(To be done)
Search the data for the string "bodies" and extract every line where it appears.

(Data)
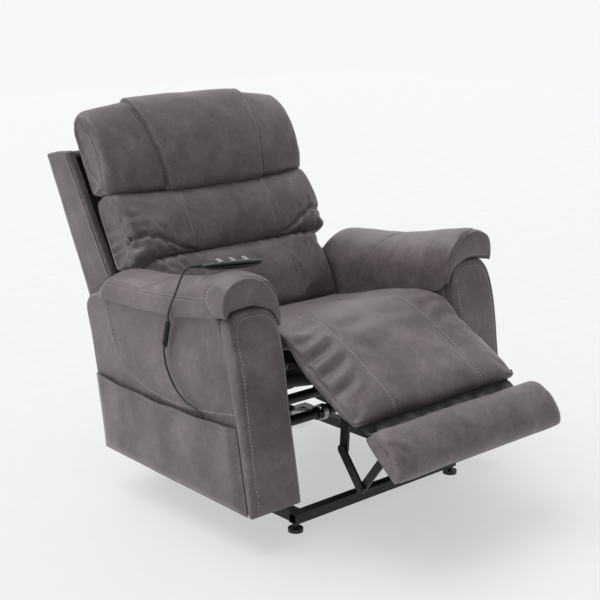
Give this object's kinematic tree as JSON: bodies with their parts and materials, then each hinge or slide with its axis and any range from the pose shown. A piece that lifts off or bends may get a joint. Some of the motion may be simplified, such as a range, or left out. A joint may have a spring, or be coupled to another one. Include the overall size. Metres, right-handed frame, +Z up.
{
  "type": "lift recliner chair",
  "caption": "Power lift recliner with padded arms, a three-roll leaning back, a leg pad and footrest on links, a side pocket and a corded handset.",
  "frame": {"origin": "on the floor under the middle of the chair's bounding box", "axes": "+Z up, the sitter faces -Y, the right arm with the pocket is on the -X side"},
  "size_m": [0.9436, 1.3374, 0.9773],
  "materials": {
    "upholstery": "mottled taupe grey, soft satin sheen",
    "lining": "matt",
    "black_steel": "satin powder coat",
    "zinc_steel": "satin",
    "black_plastic": "matt",
    "handset_plastic": "satin",
    "button_plastic": "satin",
    "cord_rubber": "satin",
    "bumper_rubber": "matt"
  },
  "bodies": {
    "base": {"base_front_tube": "black_steel", "base_rear_tube": "black_steel", "base_side_rails": "black_steel", "base_pivot_brackets": "black_steel", "levelling_feet": "black_plastic"},
    "lift_arm": {"lift_arms": "black_steel", "lift_cross_tube": "black_steel"},
    "lift_strut": {"lift_struts": "black_steel"},
    "lift_motor": {"lift_motor": "black_plastic"},
    "lift_rod": {"lift_rod": "zinc_steel"},
    "chassis": {"chassis_plates": "black_steel", "chassis_cross_tubes": "black_steel", "arm_box_left": "upholstery", "arm_box_right": "upholstery", "arm_front_panel_left": "upholstery", "arm_front_panel_right": "upholstery", "arm_pad_left": "upholstery", "arm_pad_right": "upholstery", "side_pocket": "upholstery", "arm_bolts": "zinc_steel", "control_box": "black_plastic", "power_inlet": "black_plastic", "cord_grommet": "black_plastic", "handset_shell_lower": "handset_plastic", "handset_shell_upper": "handset_plastic", "handset_strain_relief": "cord_rubber", "handset_cord_upper": "cord_rubber", "handset_cord_curl": "cord_rubber", "handset_cord_lower": "cord_rubber"},
    "seat": {"seat_side_rails": "black_steel", "seat_cross_rails": "black_steel", "seat_springs": "zinc_steel", "seat_cushion": "upholstery"},
    "recline_motor": {"recline_motor": "black_plastic"},
    "recline_rod": {"recline_rod": "zinc_steel"},
    "legrest_motor": {"legrest_motor": "black_plastic"},
    "legrest_rod": {"legrest_rod": "zinc_steel"},
    "chaise": {"chaise_board": "black_steel", "chaise_pad": "upholstery", "gap_flap": "lining"},
    "upper_links": {"upper_links": "black_steel"},
    "lower_links": {"lower_links": "black_steel"},
    "footrest": {"footrest_board": "black_steel", "footrest_pad": "upholstery", "link_bumpers": "bumper_rubber"},
    "back": {"back_posts": "black_steel", "back_cross_rails": "black_steel", "back_rear_panel": "upholstery", "back_wings": "upholstery", "back_top_panel": "upholstery", "back_cushion_middle": "upholstery", "back_cushion_lower": "upholstery"},
    "headrest": {"headrest_bracket": "black_steel", "headrest_cushion": "upholstery"},
    "button_1": {"handset_button_1": "button_plastic"},
    "button_2": {"handset_button_2": "button_plastic"},
    "button_3": {"handset_button_3": "button_plastic"},
    "button_4": {"handset_button_4": "button_plastic"},
    "button_5": {"handset_button_5": "button_plastic"},
    "button_6": {"handset_button_6": "button_plastic"}
  },
  "joints": [
    {"name": "lift", "type": "hinge", "parent": "base", "child": "lift_arm", "pos_m": [0, -0.1467, 0.078], "axis": [1, 0, 0], "range_deg": [0, 52]},
    {"name": "chassis_tilt", "type": "hinge", "parent": "lift_arm", "child": "chassis", "pos_m": [0, 0.2183, 0.098], "axis": [1, 0, 0], "range_deg": [-24.05, 0]},
    {"name": "strut_swing", "type": "hinge", "parent": "base", "child": "lift_strut", "pos_m": [0, -0.2117, 0.0835], "axis": [1, 0, 0], "range_deg": [0, 60.27]},
    {"name": "lift_motor_swivel", "type": "hinge", "parent": "base", "child": "lift_motor", "pos_m": [0, 0.2733, 0.08], "axis": [1, 0, 0], "range_deg": [0, 2.34]},
    {"name": "lift_rod_slide", "type": "slide", "parent": "lift_motor", "child": "lift_rod", "axis": [0, -0.9609, 0.2769], "range_m": [0, 0.106]},
    {"name": "back_recline", "type": "hinge", "parent": "seat", "child": "back", "pos_m": [0, 0.1783, 0.395], "axis": [1, 0, 0], "range_deg": [-26, 16]},
    {"name": "seat_tilt", "type": "hinge", "parent": "chassis", "child": "seat", "pos_m": [0, -0.1617, 0.33], "axis": [1, 0, 0], "range_deg": [-6.55, 4.05]},
    {"name": "recline_motor_swivel", "type": "hinge", "parent": "seat", "child": "recline_motor", "pos_m": [0.09, -0.1317, 0.29], "axis": [1, 0, 0], "range_deg": [-0.2684, 0.1844]},
    {"name": "recline_rod_slide", "type": "slide", "parent": "recline_motor", "child": "recline_rod", "axis": [0, 0.9998, 0.0199], "range_m": [-0.0455, 0.0285]},
    {"name": "headrest_tilt", "type": "hinge", "parent": "back", "child": "headrest", "pos_m": [0, 0.37481, 0.73901], "axis": [1, 0, 0], "range_deg": [0, 25]},
    {"name": "legrest", "type": "hinge", "parent": "seat", "child": "chaise", "pos_m": [0, -0.3067, 0.435], "axis": [-1, 0, 0], "range_deg": [-52, 34]},
    {"name": "footrest_angle", "type": "hinge", "parent": "chaise", "child": "footrest", "pos_m": [0, -0.5237, 0.297], "axis": [-1, 0, 0], "range_deg": [-4.21, 2.77]},
    {"name": "upper_link_swing", "type": "hinge", "parent": "chaise", "child": "upper_links", "pos_m": [0, -0.4317, 0.24], "axis": [-1, 0, 0], "range_deg": [-2.5, 1.65]},
    {"name": "lower_link_swing", "type": "hinge", "parent": "footrest", "child": "lower_links", "pos_m": [0, -0.5717, 0.265], "axis": [-1, 0, 0], "range_deg": [-2.39, 3.63]},
    {"name": "legrest_motor_swivel", "type": "hinge", "parent": "seat", "child": "legrest_motor", "pos_m": [-0.09, 0.0383, 0.25], "axis": [-1, 0, 0], "range_deg": [-0.71, 1.05]},
    {"name": "legrest_rod_slide", "type": "slide", "parent": "legrest_motor", "child": "legrest_rod", "axis": [0, -0.9471, 0.321], "range_m": [-0.0565, 0.037]},
    {"name": "button_1_press", "type": "slide", "parent": "chassis", "child": "button_1", "axis": [0, 0, -1], "range_m": [0, 0.0015], "stiffness_N_per_m": 300},
    {"name": "button_2_press", "type": "slide", "parent": "chassis", "child": "button_2", "axis": [0, 0, -1], "range_m": [0, 0.0015], "stiffness_N_per_m": 300},
    {"name": "button_3_press", "type": "slide", "parent": "chassis", "child": "button_3", "axis": [0, 0, -1], "range_m": [0, 0.0015], "stiffness_N_per_m": 300},
    {"name": "button_4_press", "type": "slide", "parent": "chassis", "child": "button_4", "axis": [0, 0, -1], "range_m": [0, 0.0015], "stiffness_N_per_m": 300},
    {"name": "button_5_press", "type": "slide", "parent": "chassis", "child": "button_5", "axis": [0, 0, -1], "range_m": [0, 0.0015], "stiffness_N_per_m": 300},
    {"name": "button_6_press", "type": "slide", "parent": "chassis", "child": "button_6", "axis": [0, 0, -1], "range_m": [0, 0.0015], "stiffness_N_per_m": 300}
  ],
  "couplings": [
    {"joint": "chassis_tilt", "follows": "lift", "ratio": -0.46154},
    {"joint": "strut_swing", "follows": "lift", "ratio": 1.158},
    {"joint": "lift_motor_swivel", "follows": "lift", "ratio": 0.044},
    {"joint": "lift_rod_slide", "follows": "lift", "m_per_rad": 0.11548},
    {"joint": "seat_tilt", "follows": "back_recline", "ratio": 0.25},
    {"joint": "recline_motor_swivel", "follows": "back_recline", "ratio": 0.0084},
    {"joint": "recline_rod_slide", "follows": "back_recline", "m_per_rad": 0.09869},
    {"joint": "footrest_angle", "follows": "legrest", "ratio": 0.08},
    {"joint": "upper_link_swing", "follows": "legrest", "ratio": 0.0472},
    {"joint": "lower_link_swing", "follows": "legrest", "ratio": -0.0688},
    {"joint": "legrest_motor_swivel", "follows": "legrest", "ratio": -0.0193},
    {"joint": "legrest_rod_slide", "follows": "legrest", "m_per_rad": 0.06112}
  ]
}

(Worked solution)
Give this object's kinematic tree as JSON: bodies with their parts and materials, then each hinge or slide with its axis and any range from the pose shown. A piece that lifts off or bends may get a joint. Some of the motion may be simplified, such as a range, or left out. A joint may have a spring, or be coupled to another one. Include the overall size. Metres, right-handed frame, +Z up.
  "bodies": {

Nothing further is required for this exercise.